For the moment, the drawing of such pencils of lines will be manually-driven. Thus we need:

to be able to draw lines, and move (in 2D) each of them;
to be able to define a VP for a set of line which intersects or come close to each other;
such a VP then snaps the lines together at the point where it is defined;
a default horizon line should then be displayed (aligned with the horizontal axis of the WS); this horizon can be roamed around by the user (in 2D), with associated VP(s) staying attached;
a VP can then be moved around, the pencil of lines staying attached at their other end

To be more precise, an Horizon:

is a special line to which many other VPs may be attached;
can be moved, but then all attached VPs move as well as the associated pencils;
there are either 3 (3VP case) or 1 (2VP or 1VP cases) such horizon(s) in any perspective view one may get when drawing or looking at a 3D Euclidean world.

Indeed, when looking at the (Euclidean) 3D space, at most 3 horizons (loci of convergence for parallel lines) are possible. These define the "plane at infinity" (a triangle for 3 VPs, a rectangle otherwise). This plane is always parallel to the image and camera planes (this is the idea of a "back plane" in TIP). We will need:

To be able to move the plane at infinity by moving one of the 3 VPs at a time: this moves 2 horizons and all associated intermediate VPs and pencils.
In the case of 2 finite VPs, be able to move one of the VP only.
For 1 finite VP, be able to move this VP (the "central" VP) along the horizon (sliding), or move the horizon itself around in 2D, like a "rod".

Other Inputs

Other inputs will be provided by the user to achieve camera calibration. This is done through the "Information window", but may require drawing lines or selecting features (points or pair of points) over the canvas at the same time numerical data is provided via the keyboard.

Phase 2 : Sketching in Perspective

Phase 1 ends when camera parameters have been retrieved.

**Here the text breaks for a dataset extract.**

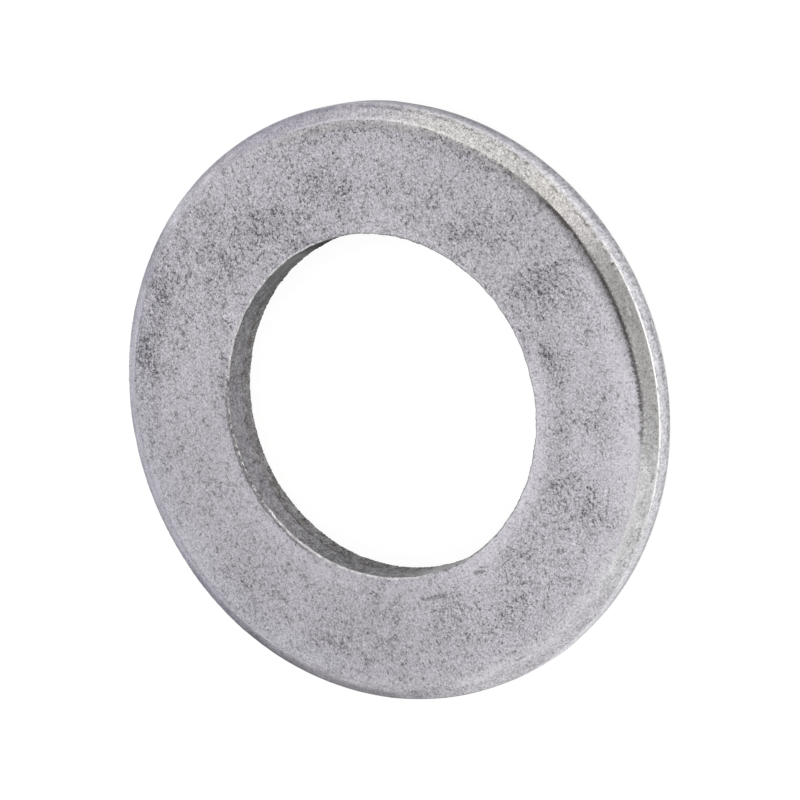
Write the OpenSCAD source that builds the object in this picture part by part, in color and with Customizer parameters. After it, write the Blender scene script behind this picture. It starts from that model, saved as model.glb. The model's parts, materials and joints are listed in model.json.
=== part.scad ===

Then we are back in the usual "Sketch" mode. Thus, we hide from the user the perspective cues that were just drawn in Phase 1 (but we keep the traces in memory ... for use in Phase 3). However, with respect to the present JOT interface, we require certain modifications:

The ground plane should be displayed as a non-opaque grid (the foreshortening is now provided through the retrieved camera parameters).
This ground plane can be moved around, but initially shall be aligned with one horizon.
The ground plane, which is the reference to "build" 3D primitives, can be rotated and moved. It can also be resized.
Object primitive should be drawn in either:
- opaque photo-textured (already provided)
- wire-frame (transparent)

Phase 3 : Calibration refinement

After the user has positioned the ground plane and extracted some 3D objects, it may become apparent that the projection is not quite right. This is a sign the the calibration was inaccurate somehow (or that the scene is not quite in linear perspective ...). Thus, the user enters now a third phase where calibration (camera parameters) will be refined interactively by modifying the perspective cues obtained in Phase 1.

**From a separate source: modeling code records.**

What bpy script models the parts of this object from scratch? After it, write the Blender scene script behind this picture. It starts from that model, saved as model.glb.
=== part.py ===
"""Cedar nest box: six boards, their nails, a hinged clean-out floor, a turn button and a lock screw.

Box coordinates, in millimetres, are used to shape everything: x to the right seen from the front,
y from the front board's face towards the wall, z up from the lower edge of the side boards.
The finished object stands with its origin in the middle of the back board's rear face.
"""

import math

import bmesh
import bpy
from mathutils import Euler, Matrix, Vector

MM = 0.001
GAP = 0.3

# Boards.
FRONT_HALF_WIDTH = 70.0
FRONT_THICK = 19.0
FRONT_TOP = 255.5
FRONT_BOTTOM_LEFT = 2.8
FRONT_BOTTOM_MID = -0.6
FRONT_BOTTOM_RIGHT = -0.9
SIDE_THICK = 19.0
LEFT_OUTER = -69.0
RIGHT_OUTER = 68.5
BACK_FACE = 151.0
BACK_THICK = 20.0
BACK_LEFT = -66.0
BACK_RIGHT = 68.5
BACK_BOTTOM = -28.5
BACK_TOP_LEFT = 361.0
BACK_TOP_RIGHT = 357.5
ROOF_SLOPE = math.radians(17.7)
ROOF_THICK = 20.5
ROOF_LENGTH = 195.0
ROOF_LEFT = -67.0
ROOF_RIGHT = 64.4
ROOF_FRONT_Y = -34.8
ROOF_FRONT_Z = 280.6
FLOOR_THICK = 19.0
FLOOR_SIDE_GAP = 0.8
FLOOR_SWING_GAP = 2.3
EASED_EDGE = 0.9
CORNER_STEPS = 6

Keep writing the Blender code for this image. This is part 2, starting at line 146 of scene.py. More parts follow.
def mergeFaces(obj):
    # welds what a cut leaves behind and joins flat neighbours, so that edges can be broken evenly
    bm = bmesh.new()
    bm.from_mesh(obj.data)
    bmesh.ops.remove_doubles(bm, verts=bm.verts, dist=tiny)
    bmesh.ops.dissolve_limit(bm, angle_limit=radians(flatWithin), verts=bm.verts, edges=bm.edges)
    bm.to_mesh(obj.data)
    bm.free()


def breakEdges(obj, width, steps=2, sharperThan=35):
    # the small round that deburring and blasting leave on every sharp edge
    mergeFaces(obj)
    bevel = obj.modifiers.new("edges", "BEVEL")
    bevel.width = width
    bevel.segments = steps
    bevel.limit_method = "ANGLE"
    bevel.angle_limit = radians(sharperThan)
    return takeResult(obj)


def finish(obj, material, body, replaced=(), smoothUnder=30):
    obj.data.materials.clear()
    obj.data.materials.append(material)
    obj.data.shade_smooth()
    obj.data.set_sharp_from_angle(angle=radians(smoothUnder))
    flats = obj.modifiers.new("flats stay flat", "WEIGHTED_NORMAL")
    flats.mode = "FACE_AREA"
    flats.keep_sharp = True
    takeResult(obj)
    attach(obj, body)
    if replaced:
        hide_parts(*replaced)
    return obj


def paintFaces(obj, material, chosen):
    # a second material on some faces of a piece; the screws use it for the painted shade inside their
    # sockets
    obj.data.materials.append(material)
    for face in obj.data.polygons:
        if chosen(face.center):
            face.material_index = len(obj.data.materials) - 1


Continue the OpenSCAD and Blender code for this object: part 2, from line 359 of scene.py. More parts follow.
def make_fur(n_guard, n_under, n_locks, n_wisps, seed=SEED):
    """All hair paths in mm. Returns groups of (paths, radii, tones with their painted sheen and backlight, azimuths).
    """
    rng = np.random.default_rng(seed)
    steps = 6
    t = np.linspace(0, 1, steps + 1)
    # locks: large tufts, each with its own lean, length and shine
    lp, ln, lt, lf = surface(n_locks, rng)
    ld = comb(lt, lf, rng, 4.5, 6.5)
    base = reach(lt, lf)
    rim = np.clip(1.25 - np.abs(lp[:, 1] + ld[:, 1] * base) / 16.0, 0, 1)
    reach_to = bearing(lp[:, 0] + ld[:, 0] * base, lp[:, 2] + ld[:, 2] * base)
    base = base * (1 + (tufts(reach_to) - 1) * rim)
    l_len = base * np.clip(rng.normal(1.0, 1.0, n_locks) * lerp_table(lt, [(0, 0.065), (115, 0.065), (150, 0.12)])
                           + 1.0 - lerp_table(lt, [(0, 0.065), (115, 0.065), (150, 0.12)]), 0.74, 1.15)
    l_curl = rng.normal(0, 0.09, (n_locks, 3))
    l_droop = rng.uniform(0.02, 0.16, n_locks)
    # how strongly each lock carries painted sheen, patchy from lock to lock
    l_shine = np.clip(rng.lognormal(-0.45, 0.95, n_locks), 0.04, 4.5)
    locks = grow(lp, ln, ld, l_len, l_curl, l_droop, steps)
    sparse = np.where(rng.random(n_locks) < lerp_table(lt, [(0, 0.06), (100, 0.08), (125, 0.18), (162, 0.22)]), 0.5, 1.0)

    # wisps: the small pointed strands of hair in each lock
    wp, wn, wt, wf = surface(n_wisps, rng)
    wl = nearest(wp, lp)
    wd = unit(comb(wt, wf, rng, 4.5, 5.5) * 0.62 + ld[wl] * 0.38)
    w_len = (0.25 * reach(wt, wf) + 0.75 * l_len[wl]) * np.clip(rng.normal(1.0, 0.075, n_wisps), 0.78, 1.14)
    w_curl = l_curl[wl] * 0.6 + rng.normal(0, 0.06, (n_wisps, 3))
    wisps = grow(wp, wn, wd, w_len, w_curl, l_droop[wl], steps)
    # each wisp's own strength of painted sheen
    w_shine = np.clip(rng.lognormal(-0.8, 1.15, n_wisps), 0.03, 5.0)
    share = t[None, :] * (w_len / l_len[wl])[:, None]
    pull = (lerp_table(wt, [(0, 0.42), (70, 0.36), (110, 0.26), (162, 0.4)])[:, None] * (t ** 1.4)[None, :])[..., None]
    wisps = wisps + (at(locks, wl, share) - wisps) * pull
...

Thus, we need to re-display some of the cues obtained in Phase 1, as an overlay in the WS:

Make the VPs visible, the plane at infinity and the horizon(s).

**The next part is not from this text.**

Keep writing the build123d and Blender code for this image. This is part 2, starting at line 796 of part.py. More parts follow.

The plane at infinity should be semi-transparent (warning: that plane is not the ground plane).

All these elements can still be moved as in Phase 1 (which modifies interactively the camera parameters, which in turns changes the projection of reconstructed 3D primitives ...).

However, the pencils are not made visible here (not useful anymore we think .. but that remains to be demonstrated in practice).

After the user has modified the perspective cues and is satisfied with the obtained matching of 3D objects over the canvas, we can go back to Phase 2 mode and pursue 3D reconstruction.

It might prove useful to go back and forth between Phase 2 and 3 modes of interaction more than once, as new 3D primitives are built.